How AI-supported screenings work
At Boniaba, health worker Diakité Lancine sets up his portable machine, snaps a chest x-ray, and sends the image straight to his computer. The AI model analyzes it and produces both a score and a visual map. Areas of concern glow red. “The blue there is nothing bad, but whenever you see the red — the red means this part is not good,” Lancine explains.
When a mother visited the clinic with a persistent cough, the AI indicated possible TB. Lancine immediately collected a sputum sample for confirmation and then asked her to bring her five children for screening. Within minutes, AI flagged signs of TB in three of them. They will all start treatment, likely preventing further spread at home.
For children especially, AI makes earlier detection easier. Producing sputum samples can be difficult, and many cases once went undiagnosed. Since integrating AI screening, Lancine’s team has cut the number of unnecessary sputum tests by about half.
Why TB is a natural fit for AI
TB shows up clearly on chest x-rays, which makes the condition well-suited to AI diagnostic tools. “You can see TB. TB is visual,” says MIT computer scientist Regina Barzilay, who developed an AI model for a hospital in Sri Lanka that couldn’t afford commercial options. She notes that building the system cost less than $50,000 and took only a few months.
Unlike screenings for many cancers, the equipment needed for TB x-rays is already common in lower-resource medical settings. And training to use it is minimal.
But the urgency is what truly drives adoption. According to the World Health Organization, TB cases have been rising, increasing from 10.1 million in 2020 to 10.8 million in 2023. In refugee camps, remote regions, and crowded urban centers, the need to detect TB quickly is enormous.
Some of the same AI tools are already beginning to detect other lung conditions, including pneumonia and early signs of lung cancer. Barzilay believes that many countries with limited medical infrastructure may leap ahead in adopting AI, similar to how many skipped landlines and moved straight to mobile phones. “AI is going to be adopted much faster in developing countries because they have serious unmet needs,” she says.

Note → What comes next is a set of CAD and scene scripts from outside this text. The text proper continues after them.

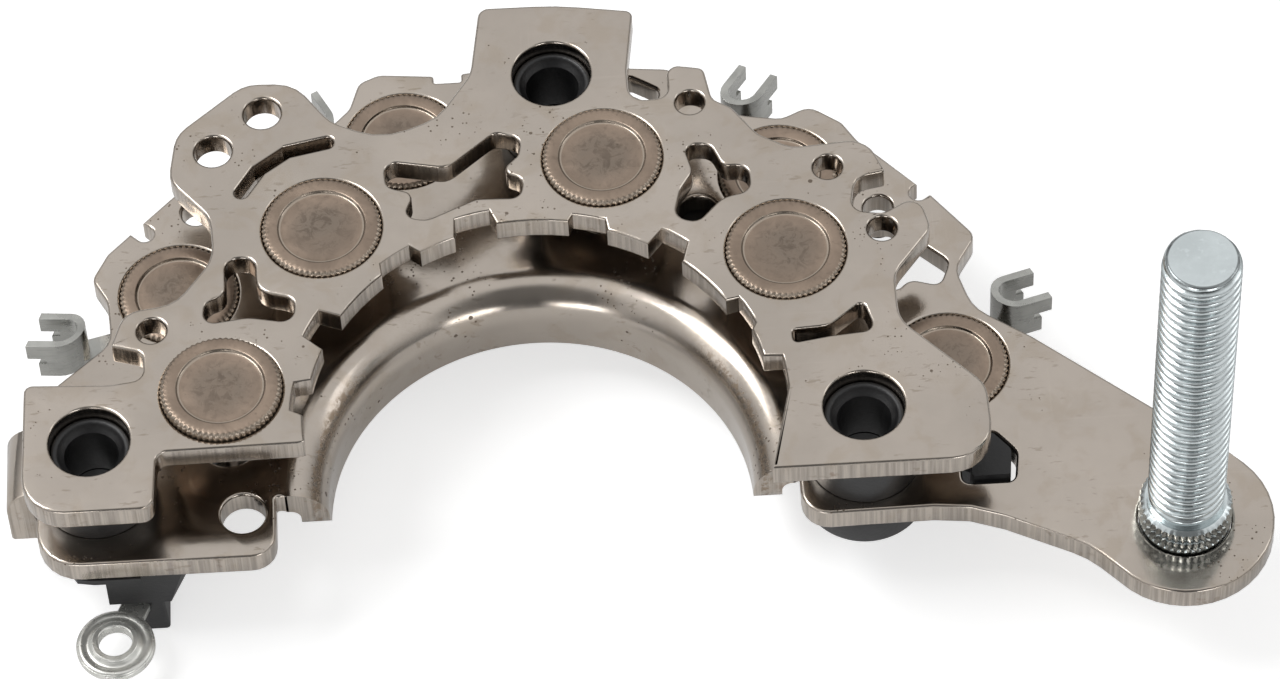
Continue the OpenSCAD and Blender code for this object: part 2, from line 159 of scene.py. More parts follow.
class RectifierSizes(PropertyGroup):
    """Sizes of the fine forms"""
    edge_round: FloatProperty(
        name="Edge rounding", description="Rounding of the stamped plates' edges",
        default=0.00036, min=0.0001, max=0.0005, unit="LENGTH",
    )
    knurl_teeth: IntProperty(
        name="Diode knurl", description="Teeth round a press-fit diode's can",
        default=64, min=40, max=90,
    )
    knurl_depth: FloatProperty(
        name="Knurl depth", description="Depth of the teeth round a can",
        default=0.00016, min=0.00005, max=0.0003, unit="LENGTH",
    )
    thread_pitch: FloatProperty(
        name="Thread pitch", description="Pitch of the output stud's thread",
        default=0.00125, min=0.0008, max=0.0018, unit="LENGTH",
    )
    collar_teeth: IntProperty(
        name="Collar knurl", description="Teeth round the stud's collar",
        default=40, min=24, max=60,
    )


class RectifierFinish(PropertyGroup):
    """Colours of the finishes"""
    plate: FloatVectorProperty(
        name="Plate", description="Nickel-coloured plating of both plates",
        subtype="COLOR", size=3, min=0, max=1, default=(0.42, 0.375, 0.33),
    )
    can: FloatVectorProperty(
        name="Diode can", description="Plating of the diodes' cans",
        subtype="COLOR", size=3, min=0, max=1, default=(0.265, 0.205, 0.16),
    )
    zinc: FloatVectorProperty(
        name="Stud", description="Zinc plating of the output stud",
        subtype="COLOR", size=3, min=0, max=1, default=(0.57, 0.62, 0.63),
    )
    tin: FloatVectorProperty(
        name="Terminals", description="Tin plating of the fork and ring terminals",
        subtype="COLOR", size=3, min=0, max=1, default=(0.37, 0.37, 0.35),
    )
    black: FloatVectorProperty(
        name="Plastic", description="Black plastic of the bushes and the terminal moulding",
        subtype="COLOR", size=3, min=0, max=1, default=(0.012, 0.012, 0.013),
    )


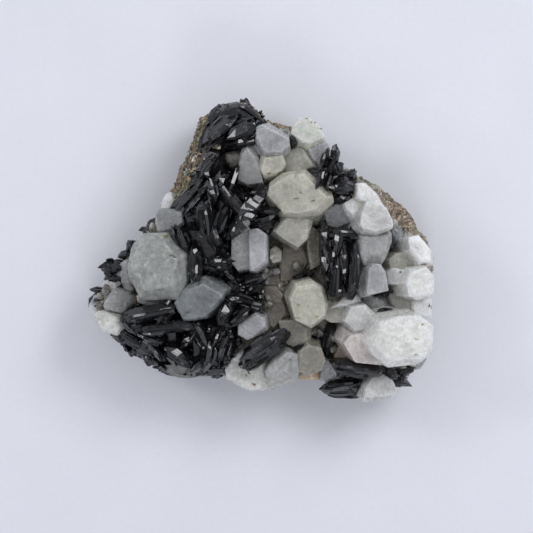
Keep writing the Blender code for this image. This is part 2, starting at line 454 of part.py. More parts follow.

Important cautions and safeguards
Experts stress that AI is not a replacement for doctors. Plus, without systems for oversight, mistakes may go unnoticed. Radiologist Erwin John Carpio in the Philippines warns that models can “drift,” or lose accuracy over time: “They fail silently. They don’t tell you that they’re making a mistake.”
Some programs, including those supported by the Global Fund, address this by having external radiologists regularly review a sample of cases to ensure accuracy. But this requires a coordinated network of clinicians, data scientists, and engineers, which is not always easy to maintain.
Still, advocates emphasize that in many regions, the alternative is no screening at all. “There are very, very few radiologists,” says Peter Sands, executive director of the Global Fund. “It’s better than nothing.”
A promising future, if treatment follows diagnosis
With faster screening, many more people with TB are being identified. The question now, experts say, is whether health systems can ensure access to medication and follow-up care.
For families in places like Mali, early detection means something immediate and personal: children can recover, parents can keep working, and communities can slow transmission.
AI may not solve TB alone, but it is proving to be a major player in changing the story.